Work to be completed >>
Determine how many lines contain the string "origin", then reply with that figure only.

Entries supplied >>
----------------------------------------
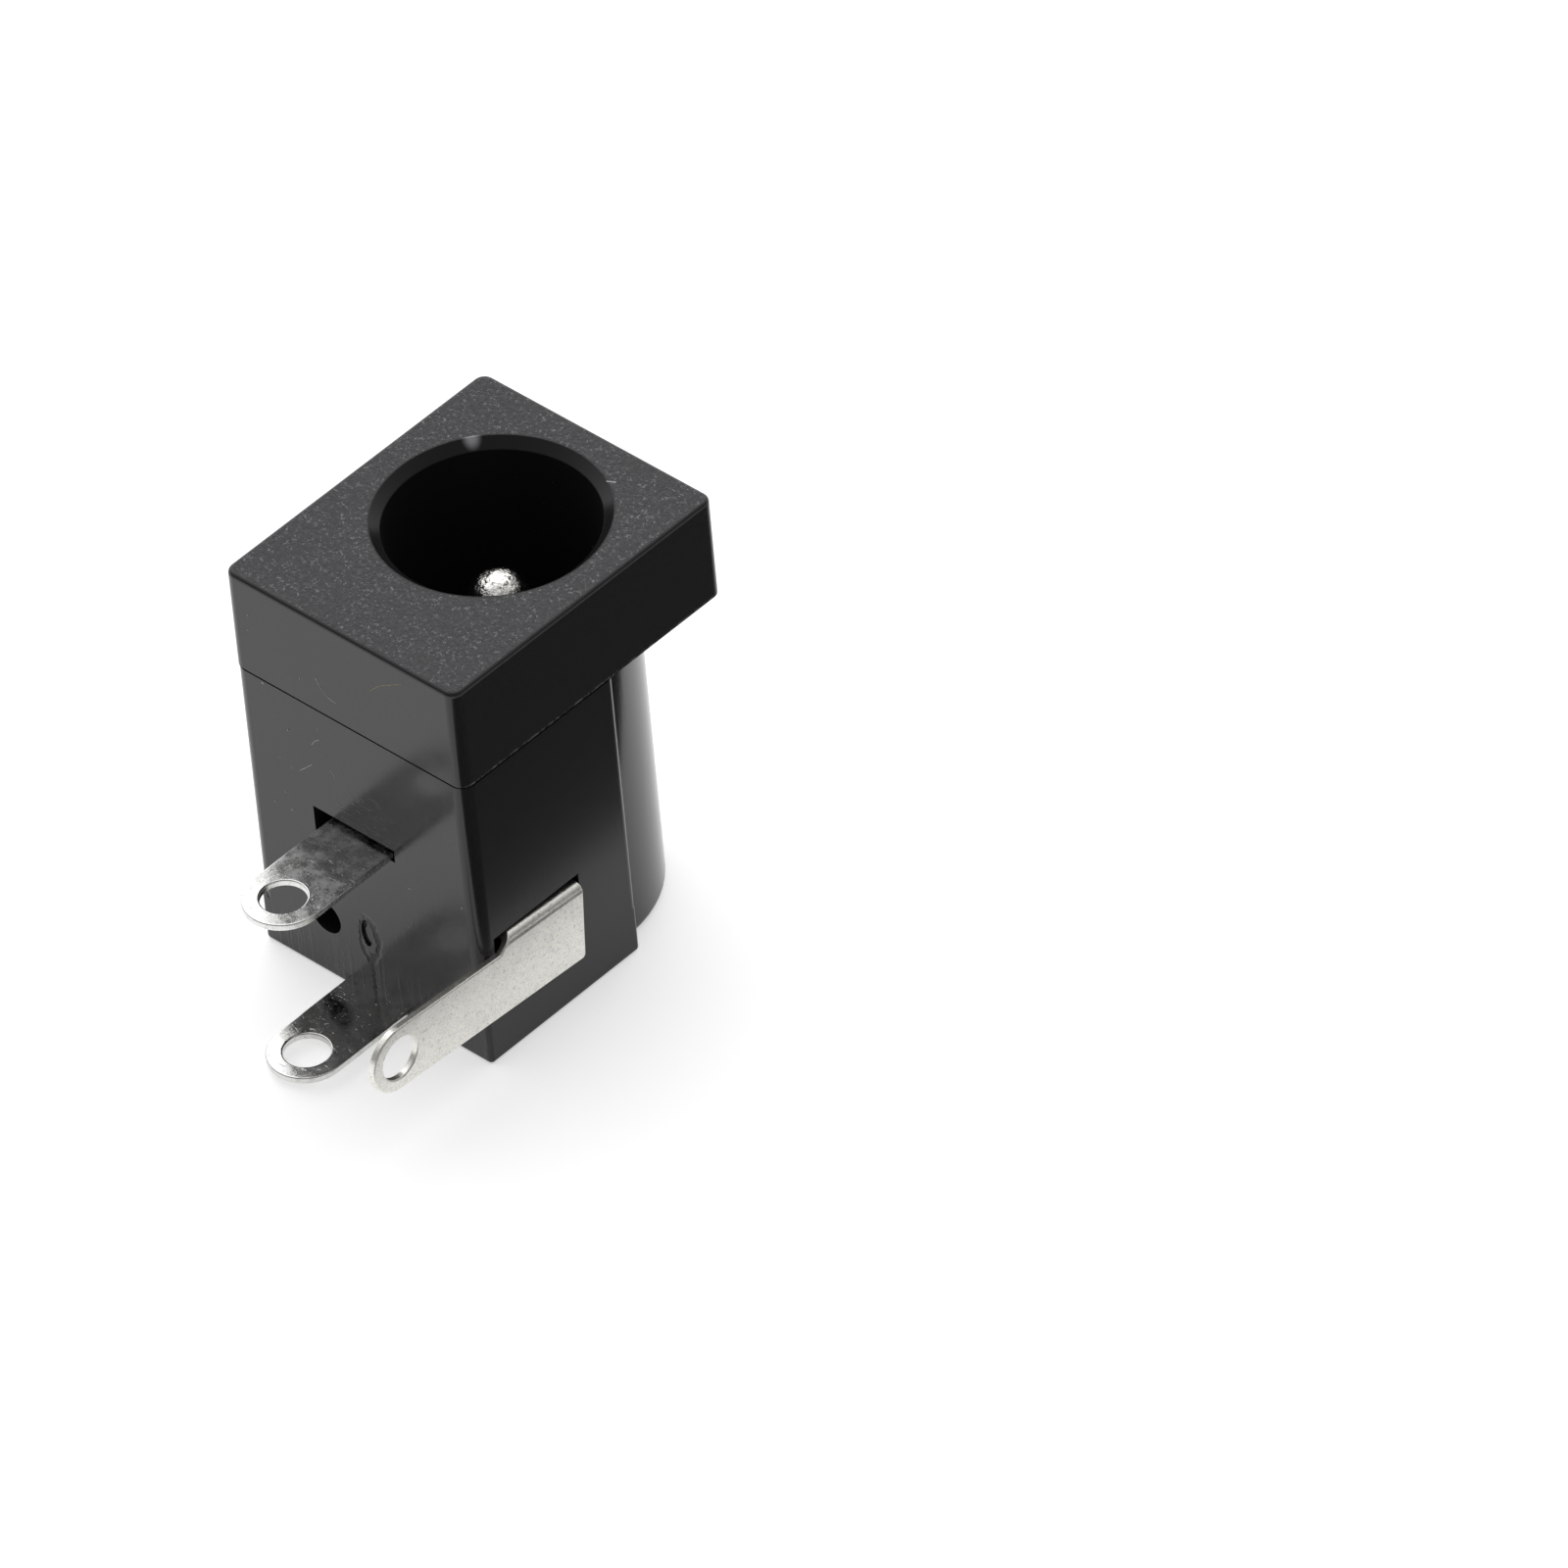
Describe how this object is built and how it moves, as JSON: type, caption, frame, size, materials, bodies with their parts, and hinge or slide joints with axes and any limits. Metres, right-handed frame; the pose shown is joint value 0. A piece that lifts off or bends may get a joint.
----------------------------------------
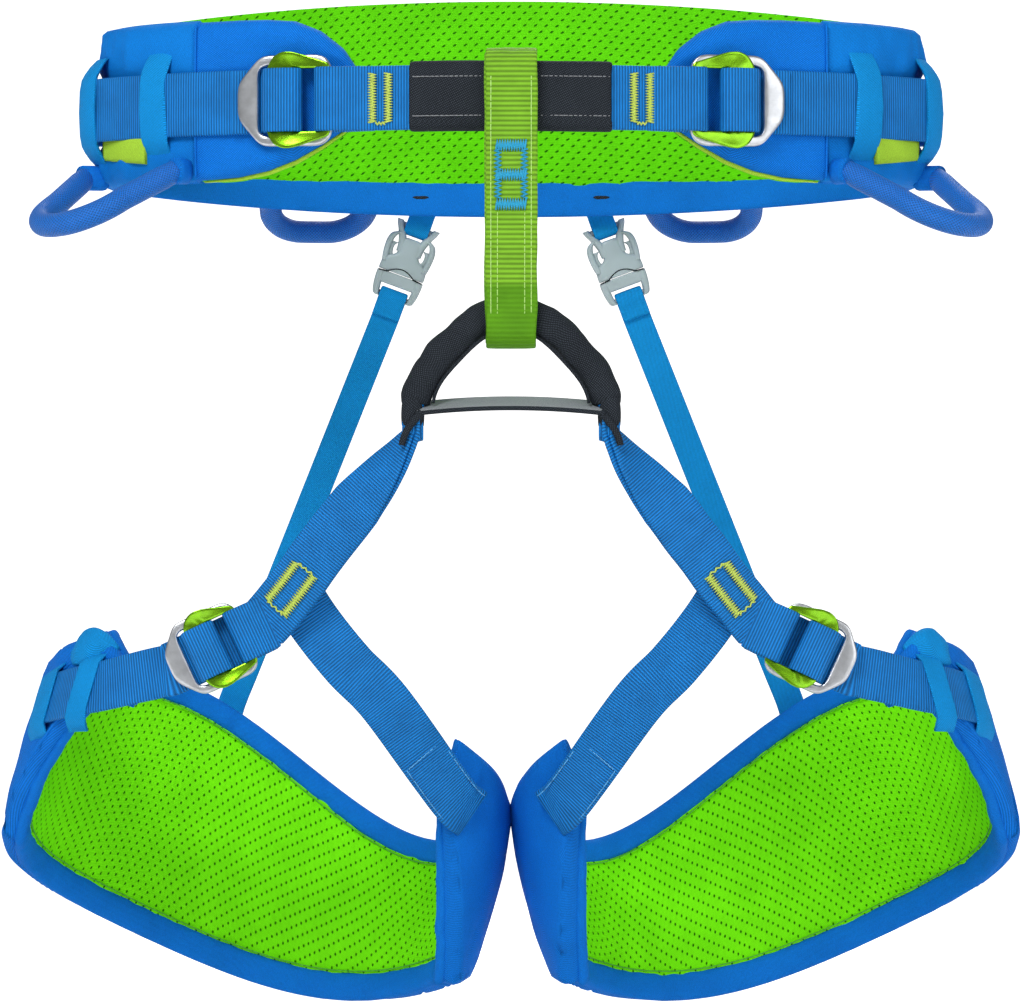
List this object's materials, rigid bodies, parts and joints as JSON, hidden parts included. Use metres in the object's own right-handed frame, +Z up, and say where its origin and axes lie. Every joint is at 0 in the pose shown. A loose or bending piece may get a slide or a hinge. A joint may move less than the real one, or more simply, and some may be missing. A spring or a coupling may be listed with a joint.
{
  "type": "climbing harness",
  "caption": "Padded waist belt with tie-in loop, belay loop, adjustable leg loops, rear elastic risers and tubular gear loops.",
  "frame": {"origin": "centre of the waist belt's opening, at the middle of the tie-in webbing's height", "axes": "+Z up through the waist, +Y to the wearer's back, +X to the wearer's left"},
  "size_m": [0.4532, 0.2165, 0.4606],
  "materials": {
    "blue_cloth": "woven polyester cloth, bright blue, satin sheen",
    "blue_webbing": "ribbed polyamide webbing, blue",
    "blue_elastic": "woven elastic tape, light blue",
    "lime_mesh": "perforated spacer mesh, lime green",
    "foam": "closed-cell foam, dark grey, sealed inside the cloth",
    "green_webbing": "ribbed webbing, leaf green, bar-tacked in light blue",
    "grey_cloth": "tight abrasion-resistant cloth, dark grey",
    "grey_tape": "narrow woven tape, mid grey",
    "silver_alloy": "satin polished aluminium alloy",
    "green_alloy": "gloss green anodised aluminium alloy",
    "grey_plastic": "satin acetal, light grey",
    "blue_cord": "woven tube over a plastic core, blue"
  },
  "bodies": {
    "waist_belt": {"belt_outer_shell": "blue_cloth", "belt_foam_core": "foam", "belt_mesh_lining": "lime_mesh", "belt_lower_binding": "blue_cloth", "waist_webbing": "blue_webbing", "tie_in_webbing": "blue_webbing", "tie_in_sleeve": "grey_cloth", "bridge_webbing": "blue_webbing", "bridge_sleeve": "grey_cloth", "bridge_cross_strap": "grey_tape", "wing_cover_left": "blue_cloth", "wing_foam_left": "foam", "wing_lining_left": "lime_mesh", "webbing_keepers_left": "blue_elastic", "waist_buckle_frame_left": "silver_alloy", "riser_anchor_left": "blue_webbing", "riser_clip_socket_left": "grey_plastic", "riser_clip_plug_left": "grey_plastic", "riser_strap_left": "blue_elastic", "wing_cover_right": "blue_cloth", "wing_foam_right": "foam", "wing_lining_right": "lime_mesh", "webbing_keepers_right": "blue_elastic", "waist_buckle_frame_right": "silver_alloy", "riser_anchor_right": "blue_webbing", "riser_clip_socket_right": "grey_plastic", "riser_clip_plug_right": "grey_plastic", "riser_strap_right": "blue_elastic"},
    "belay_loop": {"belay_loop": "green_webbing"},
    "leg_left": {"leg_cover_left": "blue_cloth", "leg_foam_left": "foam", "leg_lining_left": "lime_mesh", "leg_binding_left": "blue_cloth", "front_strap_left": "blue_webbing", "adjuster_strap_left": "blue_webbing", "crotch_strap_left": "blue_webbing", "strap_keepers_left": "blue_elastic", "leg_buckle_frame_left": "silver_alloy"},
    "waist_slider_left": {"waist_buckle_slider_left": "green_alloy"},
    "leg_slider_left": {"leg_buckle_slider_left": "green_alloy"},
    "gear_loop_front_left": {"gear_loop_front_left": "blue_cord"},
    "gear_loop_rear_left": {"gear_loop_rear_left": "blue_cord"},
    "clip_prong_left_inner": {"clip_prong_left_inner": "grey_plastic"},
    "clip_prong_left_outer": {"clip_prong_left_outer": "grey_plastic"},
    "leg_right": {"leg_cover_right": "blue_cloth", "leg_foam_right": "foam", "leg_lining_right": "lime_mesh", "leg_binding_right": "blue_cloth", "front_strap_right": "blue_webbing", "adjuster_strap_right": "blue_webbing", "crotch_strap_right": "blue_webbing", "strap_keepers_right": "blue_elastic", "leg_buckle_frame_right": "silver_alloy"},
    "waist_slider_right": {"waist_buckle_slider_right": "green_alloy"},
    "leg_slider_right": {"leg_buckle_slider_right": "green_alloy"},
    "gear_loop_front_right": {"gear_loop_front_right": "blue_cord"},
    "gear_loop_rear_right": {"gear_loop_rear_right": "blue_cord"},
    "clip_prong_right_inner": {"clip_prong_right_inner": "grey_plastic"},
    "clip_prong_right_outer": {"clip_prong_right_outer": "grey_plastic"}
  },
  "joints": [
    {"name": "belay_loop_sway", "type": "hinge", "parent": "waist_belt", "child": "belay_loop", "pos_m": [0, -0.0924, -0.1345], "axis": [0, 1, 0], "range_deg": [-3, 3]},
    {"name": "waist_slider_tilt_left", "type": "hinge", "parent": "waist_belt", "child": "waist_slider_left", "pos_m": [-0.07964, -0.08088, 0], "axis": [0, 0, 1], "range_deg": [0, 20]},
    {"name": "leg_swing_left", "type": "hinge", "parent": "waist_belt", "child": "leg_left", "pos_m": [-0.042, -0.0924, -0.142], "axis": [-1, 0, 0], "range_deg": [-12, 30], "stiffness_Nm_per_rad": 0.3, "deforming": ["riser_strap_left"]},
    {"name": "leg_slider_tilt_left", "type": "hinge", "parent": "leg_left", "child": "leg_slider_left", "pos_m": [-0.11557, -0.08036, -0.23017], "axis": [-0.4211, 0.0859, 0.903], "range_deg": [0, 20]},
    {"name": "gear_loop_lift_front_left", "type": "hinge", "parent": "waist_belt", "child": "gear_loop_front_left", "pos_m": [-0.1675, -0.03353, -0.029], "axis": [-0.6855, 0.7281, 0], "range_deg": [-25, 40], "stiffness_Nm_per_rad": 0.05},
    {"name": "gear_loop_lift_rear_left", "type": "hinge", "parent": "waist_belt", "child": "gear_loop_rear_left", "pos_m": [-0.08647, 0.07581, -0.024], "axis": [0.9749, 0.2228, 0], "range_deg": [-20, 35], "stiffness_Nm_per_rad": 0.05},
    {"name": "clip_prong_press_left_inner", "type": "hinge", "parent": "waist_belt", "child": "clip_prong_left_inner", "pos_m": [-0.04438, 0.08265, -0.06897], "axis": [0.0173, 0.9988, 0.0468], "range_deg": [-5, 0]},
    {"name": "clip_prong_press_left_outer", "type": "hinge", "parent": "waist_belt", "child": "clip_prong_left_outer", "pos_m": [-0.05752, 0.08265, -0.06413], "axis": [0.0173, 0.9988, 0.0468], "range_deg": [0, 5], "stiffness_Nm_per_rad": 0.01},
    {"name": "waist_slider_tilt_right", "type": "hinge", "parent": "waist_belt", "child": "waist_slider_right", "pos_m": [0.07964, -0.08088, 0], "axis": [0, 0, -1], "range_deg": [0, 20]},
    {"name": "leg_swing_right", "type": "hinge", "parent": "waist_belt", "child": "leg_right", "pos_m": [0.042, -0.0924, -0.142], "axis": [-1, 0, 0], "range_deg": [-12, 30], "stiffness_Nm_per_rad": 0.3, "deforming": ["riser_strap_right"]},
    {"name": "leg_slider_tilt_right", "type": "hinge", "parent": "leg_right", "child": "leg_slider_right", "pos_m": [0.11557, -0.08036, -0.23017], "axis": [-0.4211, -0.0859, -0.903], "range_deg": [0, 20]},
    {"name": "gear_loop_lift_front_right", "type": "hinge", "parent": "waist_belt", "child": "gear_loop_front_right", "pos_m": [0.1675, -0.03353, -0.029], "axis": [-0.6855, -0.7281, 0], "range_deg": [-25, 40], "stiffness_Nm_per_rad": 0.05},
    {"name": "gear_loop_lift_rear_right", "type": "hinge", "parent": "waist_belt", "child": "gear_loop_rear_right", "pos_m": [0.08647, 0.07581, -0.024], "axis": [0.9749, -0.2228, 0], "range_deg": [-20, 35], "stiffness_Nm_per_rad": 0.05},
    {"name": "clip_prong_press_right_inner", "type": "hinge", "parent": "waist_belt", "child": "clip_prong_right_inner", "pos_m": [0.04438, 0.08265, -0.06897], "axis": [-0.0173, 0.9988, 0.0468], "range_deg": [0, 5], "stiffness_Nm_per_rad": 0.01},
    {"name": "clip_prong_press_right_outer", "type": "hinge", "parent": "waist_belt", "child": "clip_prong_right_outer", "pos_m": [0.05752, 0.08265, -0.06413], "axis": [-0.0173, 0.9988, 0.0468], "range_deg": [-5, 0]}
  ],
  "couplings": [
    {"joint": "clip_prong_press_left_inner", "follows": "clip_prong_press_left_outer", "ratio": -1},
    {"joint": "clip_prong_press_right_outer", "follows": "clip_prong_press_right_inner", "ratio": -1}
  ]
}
----------------------------------------
Solution >>
2